• WHAT YOU WILL DO: From the listing below, copy only the lines from the line that contains "head_casting();" to the line that contains "imported = [obj", counting those two lines as part of the copy.

----

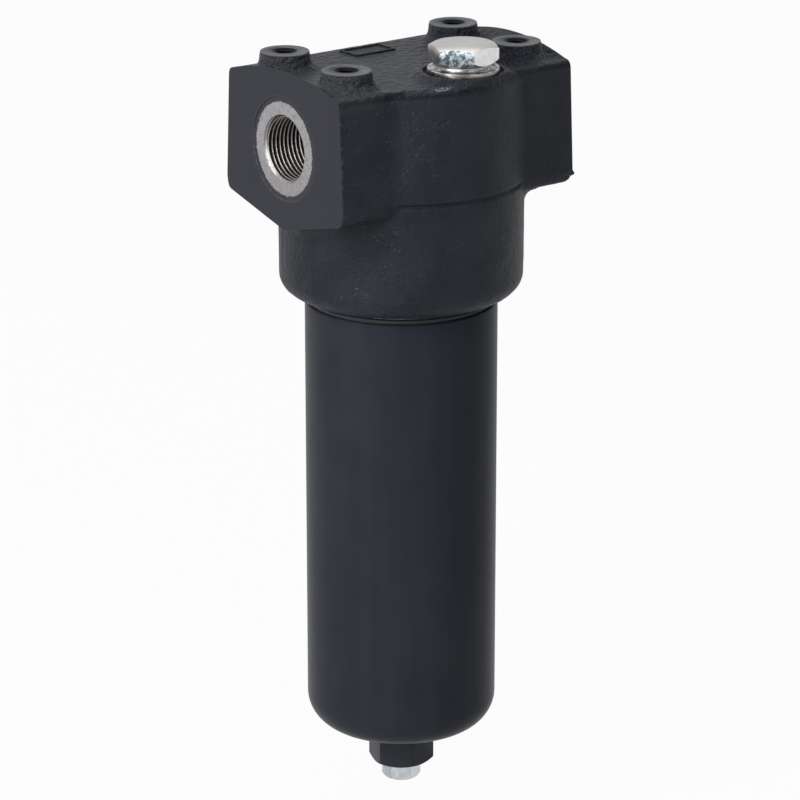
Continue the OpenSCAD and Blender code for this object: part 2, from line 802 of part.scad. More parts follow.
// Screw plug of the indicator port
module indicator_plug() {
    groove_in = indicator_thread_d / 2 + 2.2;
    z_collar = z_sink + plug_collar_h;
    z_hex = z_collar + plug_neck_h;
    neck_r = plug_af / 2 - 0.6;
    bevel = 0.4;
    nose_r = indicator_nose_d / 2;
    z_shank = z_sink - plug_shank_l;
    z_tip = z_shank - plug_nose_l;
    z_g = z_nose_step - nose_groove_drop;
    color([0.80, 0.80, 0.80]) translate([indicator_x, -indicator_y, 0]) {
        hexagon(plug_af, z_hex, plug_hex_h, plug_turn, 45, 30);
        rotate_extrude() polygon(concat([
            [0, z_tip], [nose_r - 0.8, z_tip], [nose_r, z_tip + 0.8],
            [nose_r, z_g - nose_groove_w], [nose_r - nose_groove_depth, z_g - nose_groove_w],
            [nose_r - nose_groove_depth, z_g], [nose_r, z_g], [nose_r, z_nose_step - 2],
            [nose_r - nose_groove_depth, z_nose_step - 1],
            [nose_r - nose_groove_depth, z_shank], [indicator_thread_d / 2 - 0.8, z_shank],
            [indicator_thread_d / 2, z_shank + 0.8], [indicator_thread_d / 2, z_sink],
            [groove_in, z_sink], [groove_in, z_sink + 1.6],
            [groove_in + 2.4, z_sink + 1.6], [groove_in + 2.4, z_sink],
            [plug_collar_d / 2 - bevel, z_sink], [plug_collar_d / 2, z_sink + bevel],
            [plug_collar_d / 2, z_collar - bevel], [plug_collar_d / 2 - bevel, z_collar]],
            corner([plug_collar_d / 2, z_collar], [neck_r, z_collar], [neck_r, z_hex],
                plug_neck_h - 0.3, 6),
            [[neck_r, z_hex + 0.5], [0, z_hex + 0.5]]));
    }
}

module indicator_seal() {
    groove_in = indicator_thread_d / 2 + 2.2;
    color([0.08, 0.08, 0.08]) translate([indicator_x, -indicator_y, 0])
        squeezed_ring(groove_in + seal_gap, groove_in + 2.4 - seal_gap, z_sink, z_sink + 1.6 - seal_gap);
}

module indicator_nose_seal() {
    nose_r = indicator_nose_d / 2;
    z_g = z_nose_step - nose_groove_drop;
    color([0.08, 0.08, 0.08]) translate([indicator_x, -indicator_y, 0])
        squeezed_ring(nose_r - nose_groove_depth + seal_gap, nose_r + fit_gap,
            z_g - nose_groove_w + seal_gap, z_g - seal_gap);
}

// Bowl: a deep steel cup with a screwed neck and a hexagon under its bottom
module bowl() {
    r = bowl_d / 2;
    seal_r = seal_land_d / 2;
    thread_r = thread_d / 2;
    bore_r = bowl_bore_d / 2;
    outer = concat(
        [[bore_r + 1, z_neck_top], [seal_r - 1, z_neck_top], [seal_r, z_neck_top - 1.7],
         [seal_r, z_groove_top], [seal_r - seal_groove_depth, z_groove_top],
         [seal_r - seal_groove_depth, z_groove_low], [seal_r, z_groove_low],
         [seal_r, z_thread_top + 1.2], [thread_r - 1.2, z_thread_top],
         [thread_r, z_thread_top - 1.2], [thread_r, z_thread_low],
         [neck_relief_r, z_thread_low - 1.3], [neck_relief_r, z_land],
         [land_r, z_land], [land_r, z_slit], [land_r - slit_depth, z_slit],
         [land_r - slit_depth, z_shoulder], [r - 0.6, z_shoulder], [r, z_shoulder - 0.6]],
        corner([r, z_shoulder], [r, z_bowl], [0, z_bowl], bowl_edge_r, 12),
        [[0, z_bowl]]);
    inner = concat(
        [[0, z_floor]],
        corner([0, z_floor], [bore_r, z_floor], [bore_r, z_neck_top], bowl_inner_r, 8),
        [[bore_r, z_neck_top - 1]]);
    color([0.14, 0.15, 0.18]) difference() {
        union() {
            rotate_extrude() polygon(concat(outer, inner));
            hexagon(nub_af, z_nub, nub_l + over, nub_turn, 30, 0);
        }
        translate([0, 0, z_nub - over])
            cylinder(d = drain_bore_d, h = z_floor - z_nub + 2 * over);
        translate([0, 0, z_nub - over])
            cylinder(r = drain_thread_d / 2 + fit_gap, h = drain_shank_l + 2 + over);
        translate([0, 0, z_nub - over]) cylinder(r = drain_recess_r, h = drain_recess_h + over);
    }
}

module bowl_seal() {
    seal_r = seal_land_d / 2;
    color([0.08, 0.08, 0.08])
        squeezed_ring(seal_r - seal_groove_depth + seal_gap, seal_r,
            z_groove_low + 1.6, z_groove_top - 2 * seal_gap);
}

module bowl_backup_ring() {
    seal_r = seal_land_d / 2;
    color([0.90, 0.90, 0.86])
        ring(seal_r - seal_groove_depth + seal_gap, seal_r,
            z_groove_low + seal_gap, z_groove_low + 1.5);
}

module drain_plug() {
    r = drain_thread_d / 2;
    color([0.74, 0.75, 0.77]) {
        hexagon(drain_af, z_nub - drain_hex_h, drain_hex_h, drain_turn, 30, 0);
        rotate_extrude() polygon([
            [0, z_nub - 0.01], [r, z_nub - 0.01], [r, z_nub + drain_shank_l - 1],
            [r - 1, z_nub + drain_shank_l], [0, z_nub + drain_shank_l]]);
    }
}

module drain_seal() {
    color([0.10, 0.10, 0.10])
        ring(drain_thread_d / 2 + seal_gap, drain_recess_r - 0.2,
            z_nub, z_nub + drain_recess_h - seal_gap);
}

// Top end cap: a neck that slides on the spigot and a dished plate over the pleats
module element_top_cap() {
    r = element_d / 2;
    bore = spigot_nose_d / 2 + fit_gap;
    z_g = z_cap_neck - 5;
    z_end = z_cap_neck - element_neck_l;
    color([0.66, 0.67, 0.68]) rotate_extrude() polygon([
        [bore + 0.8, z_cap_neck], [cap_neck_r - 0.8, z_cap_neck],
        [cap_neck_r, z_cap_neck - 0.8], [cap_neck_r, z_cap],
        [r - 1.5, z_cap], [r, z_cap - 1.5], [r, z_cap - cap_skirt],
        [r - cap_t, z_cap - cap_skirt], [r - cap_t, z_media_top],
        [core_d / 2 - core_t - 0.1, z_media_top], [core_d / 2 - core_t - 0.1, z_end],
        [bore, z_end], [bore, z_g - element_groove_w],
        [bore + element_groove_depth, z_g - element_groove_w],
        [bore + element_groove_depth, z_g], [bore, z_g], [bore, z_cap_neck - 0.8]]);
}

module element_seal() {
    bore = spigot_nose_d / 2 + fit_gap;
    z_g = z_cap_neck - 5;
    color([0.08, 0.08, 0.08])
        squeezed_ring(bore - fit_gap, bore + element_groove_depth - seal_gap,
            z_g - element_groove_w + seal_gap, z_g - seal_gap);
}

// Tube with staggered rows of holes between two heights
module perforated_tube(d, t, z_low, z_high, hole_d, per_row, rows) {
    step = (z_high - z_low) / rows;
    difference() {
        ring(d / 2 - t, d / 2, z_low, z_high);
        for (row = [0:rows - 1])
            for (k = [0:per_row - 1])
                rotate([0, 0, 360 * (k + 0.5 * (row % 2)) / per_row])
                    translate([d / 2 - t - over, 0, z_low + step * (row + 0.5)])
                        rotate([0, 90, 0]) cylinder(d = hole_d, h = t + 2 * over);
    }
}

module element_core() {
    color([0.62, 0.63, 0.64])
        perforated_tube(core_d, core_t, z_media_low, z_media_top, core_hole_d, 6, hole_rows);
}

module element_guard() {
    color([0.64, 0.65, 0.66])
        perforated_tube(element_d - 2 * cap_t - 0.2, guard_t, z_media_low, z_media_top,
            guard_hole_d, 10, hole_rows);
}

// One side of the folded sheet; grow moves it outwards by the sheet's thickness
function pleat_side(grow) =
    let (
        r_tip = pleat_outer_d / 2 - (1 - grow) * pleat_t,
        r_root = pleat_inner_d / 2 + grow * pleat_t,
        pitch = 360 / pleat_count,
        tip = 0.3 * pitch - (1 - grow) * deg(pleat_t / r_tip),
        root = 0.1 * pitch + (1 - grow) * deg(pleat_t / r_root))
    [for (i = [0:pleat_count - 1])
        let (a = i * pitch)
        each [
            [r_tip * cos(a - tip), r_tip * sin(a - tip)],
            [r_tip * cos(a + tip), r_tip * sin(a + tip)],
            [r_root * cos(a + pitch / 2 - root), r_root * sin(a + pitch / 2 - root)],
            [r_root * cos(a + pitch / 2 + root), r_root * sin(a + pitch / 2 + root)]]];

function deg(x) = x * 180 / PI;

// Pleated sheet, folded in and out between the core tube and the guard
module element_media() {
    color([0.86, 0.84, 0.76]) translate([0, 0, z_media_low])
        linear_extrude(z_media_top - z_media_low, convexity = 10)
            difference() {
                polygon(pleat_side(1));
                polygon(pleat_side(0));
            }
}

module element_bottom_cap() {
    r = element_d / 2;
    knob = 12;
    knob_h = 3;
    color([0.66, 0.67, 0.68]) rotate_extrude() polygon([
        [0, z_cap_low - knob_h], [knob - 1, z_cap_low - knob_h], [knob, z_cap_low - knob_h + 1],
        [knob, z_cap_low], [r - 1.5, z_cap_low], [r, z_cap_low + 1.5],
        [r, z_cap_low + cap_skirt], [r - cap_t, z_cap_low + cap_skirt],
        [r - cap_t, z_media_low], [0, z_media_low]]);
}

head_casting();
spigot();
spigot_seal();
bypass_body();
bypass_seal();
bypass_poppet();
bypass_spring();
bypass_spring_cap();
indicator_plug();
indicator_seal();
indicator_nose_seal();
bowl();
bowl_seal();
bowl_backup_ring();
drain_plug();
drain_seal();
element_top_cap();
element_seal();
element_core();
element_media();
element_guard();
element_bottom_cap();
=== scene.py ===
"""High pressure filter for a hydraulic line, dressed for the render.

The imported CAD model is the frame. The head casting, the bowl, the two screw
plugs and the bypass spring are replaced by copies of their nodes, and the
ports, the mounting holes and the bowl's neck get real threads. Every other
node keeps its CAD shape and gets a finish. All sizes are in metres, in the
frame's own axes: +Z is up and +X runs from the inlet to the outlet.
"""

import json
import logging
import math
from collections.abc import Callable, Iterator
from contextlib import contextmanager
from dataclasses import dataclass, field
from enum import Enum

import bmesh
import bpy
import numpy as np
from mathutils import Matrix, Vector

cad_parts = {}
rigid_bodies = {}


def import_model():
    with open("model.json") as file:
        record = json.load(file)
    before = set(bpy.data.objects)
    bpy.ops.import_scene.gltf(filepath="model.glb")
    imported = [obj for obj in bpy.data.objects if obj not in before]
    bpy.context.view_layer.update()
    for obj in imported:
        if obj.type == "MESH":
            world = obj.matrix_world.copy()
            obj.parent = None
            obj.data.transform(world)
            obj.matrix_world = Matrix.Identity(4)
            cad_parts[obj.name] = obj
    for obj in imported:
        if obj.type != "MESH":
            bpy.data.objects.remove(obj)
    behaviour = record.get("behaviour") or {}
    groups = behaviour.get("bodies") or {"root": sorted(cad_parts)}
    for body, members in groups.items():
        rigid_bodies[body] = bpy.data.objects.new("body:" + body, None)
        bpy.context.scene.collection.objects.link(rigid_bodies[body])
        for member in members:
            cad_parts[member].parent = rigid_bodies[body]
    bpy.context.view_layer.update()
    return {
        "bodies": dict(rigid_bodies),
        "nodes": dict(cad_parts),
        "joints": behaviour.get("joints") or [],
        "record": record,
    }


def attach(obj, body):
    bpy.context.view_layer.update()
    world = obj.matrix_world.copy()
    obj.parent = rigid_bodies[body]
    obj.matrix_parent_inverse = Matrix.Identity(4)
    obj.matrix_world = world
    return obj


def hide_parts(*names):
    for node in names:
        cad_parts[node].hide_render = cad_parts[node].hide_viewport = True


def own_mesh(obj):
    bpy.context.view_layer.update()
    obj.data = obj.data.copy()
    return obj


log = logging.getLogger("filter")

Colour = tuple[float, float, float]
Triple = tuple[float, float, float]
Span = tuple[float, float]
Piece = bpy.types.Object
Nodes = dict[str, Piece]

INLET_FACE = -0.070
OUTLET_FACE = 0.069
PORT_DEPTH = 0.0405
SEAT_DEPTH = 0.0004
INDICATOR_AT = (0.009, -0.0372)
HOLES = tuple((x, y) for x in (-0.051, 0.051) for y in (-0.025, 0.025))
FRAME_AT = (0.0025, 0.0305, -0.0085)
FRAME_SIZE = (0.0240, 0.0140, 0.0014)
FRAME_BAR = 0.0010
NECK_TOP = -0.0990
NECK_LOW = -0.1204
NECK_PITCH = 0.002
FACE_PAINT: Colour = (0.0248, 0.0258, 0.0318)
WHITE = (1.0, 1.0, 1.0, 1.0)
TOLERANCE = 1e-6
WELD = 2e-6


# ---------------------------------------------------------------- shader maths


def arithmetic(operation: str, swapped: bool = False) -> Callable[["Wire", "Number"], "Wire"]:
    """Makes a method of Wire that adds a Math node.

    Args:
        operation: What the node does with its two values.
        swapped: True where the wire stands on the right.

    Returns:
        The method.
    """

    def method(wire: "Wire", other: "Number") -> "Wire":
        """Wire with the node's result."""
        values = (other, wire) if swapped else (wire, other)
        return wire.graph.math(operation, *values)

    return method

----

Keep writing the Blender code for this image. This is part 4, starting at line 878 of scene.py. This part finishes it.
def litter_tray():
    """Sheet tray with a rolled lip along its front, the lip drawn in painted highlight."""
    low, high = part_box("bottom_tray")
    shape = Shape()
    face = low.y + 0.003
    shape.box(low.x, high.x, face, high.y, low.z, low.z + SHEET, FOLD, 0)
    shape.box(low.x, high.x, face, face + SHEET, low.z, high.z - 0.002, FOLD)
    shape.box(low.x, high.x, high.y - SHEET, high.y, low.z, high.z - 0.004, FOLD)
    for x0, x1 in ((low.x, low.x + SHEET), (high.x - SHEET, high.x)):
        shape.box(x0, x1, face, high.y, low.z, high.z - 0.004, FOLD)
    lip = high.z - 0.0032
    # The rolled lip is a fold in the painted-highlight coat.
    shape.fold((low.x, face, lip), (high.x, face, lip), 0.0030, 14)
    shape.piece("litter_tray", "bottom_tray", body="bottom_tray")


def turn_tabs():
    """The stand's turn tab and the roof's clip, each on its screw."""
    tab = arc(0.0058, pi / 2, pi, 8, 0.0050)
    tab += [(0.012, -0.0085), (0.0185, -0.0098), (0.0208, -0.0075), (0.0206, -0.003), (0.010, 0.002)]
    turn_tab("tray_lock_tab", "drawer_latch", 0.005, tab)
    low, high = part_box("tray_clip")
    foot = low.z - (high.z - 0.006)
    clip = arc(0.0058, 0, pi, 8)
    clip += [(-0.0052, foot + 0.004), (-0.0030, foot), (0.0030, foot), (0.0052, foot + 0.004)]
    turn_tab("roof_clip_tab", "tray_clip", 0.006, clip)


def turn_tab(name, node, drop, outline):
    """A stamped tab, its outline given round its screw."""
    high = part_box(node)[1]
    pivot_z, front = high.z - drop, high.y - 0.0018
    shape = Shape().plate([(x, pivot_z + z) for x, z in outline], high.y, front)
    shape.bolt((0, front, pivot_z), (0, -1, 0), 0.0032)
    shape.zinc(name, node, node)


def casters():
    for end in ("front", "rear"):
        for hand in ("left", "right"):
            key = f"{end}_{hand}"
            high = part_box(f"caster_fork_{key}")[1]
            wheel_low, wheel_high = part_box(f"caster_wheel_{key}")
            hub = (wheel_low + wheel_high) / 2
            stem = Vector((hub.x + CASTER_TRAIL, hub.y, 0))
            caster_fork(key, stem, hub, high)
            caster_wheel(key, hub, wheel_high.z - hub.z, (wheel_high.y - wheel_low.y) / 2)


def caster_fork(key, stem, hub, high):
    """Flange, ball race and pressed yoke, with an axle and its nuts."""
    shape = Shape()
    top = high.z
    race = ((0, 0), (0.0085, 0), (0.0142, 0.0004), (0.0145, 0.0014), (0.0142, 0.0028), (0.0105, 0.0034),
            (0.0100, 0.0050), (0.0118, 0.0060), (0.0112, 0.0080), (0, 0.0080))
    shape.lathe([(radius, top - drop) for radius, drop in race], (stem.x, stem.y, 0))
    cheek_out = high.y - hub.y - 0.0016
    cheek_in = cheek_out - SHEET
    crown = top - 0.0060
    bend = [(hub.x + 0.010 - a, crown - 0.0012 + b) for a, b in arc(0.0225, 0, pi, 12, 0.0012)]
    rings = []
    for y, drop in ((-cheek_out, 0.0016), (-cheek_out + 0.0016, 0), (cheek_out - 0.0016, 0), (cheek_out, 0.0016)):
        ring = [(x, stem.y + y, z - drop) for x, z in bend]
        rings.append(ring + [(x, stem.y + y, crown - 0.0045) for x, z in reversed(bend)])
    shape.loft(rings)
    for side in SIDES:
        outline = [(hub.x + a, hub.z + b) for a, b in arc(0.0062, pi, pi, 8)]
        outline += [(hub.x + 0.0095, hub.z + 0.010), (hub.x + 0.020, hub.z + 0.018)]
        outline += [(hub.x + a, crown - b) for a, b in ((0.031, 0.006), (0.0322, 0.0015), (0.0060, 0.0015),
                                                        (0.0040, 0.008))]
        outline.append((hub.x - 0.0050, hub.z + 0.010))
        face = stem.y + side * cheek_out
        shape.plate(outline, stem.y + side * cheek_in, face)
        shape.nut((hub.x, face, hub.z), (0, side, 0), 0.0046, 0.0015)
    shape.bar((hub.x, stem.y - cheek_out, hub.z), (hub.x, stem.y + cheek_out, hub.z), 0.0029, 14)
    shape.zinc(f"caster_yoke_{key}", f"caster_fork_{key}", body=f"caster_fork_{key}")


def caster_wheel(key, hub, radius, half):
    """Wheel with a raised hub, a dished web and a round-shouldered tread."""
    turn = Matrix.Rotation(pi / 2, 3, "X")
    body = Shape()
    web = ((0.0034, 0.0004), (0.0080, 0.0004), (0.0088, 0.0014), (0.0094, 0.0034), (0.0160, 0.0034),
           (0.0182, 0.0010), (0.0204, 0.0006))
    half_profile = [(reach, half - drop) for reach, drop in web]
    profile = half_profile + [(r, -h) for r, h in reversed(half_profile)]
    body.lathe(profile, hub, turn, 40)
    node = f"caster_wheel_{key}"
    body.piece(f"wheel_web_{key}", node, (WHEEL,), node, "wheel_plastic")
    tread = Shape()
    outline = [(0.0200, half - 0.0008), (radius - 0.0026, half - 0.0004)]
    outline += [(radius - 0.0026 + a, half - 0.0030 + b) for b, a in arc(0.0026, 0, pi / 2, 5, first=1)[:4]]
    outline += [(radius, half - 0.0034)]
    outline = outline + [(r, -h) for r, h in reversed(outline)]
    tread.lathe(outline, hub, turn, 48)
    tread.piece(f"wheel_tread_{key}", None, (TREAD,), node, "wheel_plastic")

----

• FULL RESPONSE:
head_casting();
spigot();
spigot_seal();
bypass_body();
bypass_seal();
bypass_poppet();
bypass_spring();
bypass_spring_cap();
indicator_plug();
indicator_seal();
indicator_nose_seal();
bowl();
bowl_seal();
bowl_backup_ring();
drain_plug();
drain_seal();
element_top_cap();
element_seal();
element_core();
element_media();
element_guard();
element_bottom_cap();
=== scene.py ===
"""High pressure filter for a hydraulic line, dressed for the render.

The imported CAD model is the frame. The head casting, the bowl, the two screw
plugs and the bypass spring are replaced by copies of their nodes, and the
ports, the mounting holes and the bowl's neck get real threads. Every other
node keeps its CAD shape and gets a finish. All sizes are in metres, in the
frame's own axes: +Z is up and +X runs from the inlet to the outlet.
"""

import json
import logging
import math
from collections.abc import Callable, Iterator
from contextlib import contextmanager
from dataclasses import dataclass, field
from enum import Enum

import bmesh
import bpy
import numpy as np
from mathutils import Matrix, Vector

cad_parts = {}
rigid_bodies = {}


def import_model():
    with open("model.json") as file:
        record = json.load(file)
    before = set(bpy.data.objects)
    bpy.ops.import_scene.gltf(filepath="model.glb")
    imported = [obj for obj in bpy.data.objects if obj not in before]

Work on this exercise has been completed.